== Task objective ==
Reproduce exactly the lines below, from the first through the one containing "under the fins.", and nothing more.

>> start

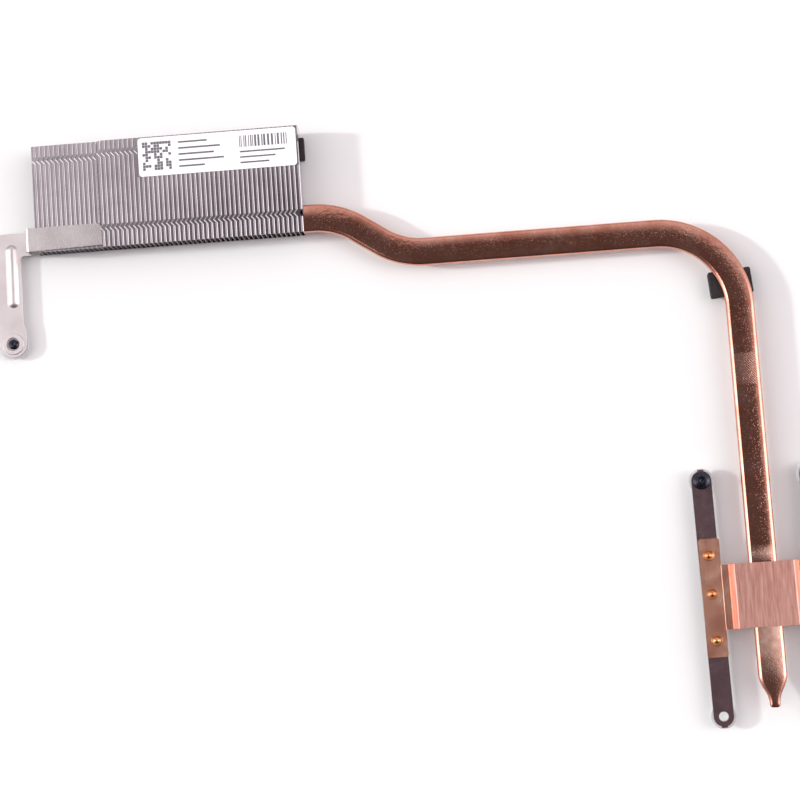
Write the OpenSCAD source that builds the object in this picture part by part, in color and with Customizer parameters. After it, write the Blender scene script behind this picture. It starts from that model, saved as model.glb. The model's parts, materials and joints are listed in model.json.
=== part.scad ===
// Laptop processor heatsink: a zipper-fin stack, a flattened heat pipe and a sprung clamp.
// Z = 0 is the copper face that presses on the processor, and the origin is its centre.
// +X and +Y are in the plane of the mainboard; the fin stack lies at -X, +Y.
// The part lies on its screw tips and on the foam strip under the fins.

/* [Fin stack] */
// Distance from one fin to the next
fin_pitch = 1.46; // [1.2:0.02:2]
// Thickness of the fin sheet
fin_sheet = 0.2; // [0.15:0.05:0.3]
// Outer radius of the fold between a fin and its flange
fin_fold_r = 0.3; // [0.3:0.05:0.5]
// Length of a fin, along the air flow
fin_depth = 33.35; // [28:0.05:40]
// Number of fins in the tall group
tall_fin_count = 42; // [36:1:46]
// Number of fins in the low group, under the bracket
low_fin_count = 15; // [12:1:18]
// Height of the tall fins
tall_fin_h = 7; // [7:0.5:10]
// Height of the low fins
low_fin_h = 6; // [5:0.5:6.5]
// Gap between a flange and the next fin
fin_gap = 0.04; // [0.02:0.01:0.08]
// Depth of the arrow-shaped interlock notch in each flange
notch_depth = 0.95; // [0.6:0.05:1]
// Width of the interlock notch at its mouth
notch_w = 2.7; // [2:0.1:3.5]
// From the rear edge of the fins to the rear row of interlocks
rear_row_inset = 3.95; // [3:0.05:8]
// From the front edge of the fins to the front row of interlocks
front_row_inset = 5.9; // [5:0.1:9]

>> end

== Exercise answer ==
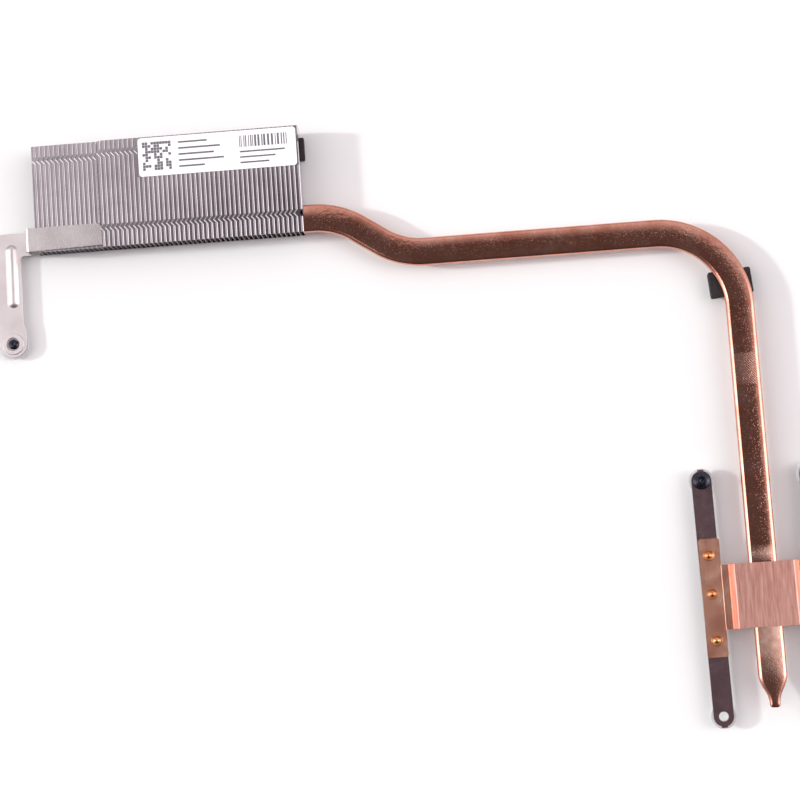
Write the OpenSCAD source that builds the object in this picture part by part, in color and with Customizer parameters. After it, write the Blender scene script behind this picture. It starts from that model, saved as model.glb. The model's parts, materials and joints are listed in model.json.
=== part.scad ===
// Laptop processor heatsink: a zipper-fin stack, a flattened heat pipe and a sprung clamp.
// Z = 0 is the copper face that presses on the processor, and the origin is its centre.
// +X and +Y are in the plane of the mainboard; the fin stack lies at -X, +Y.
// The part lies on its screw tips and on the foam strip under the fins.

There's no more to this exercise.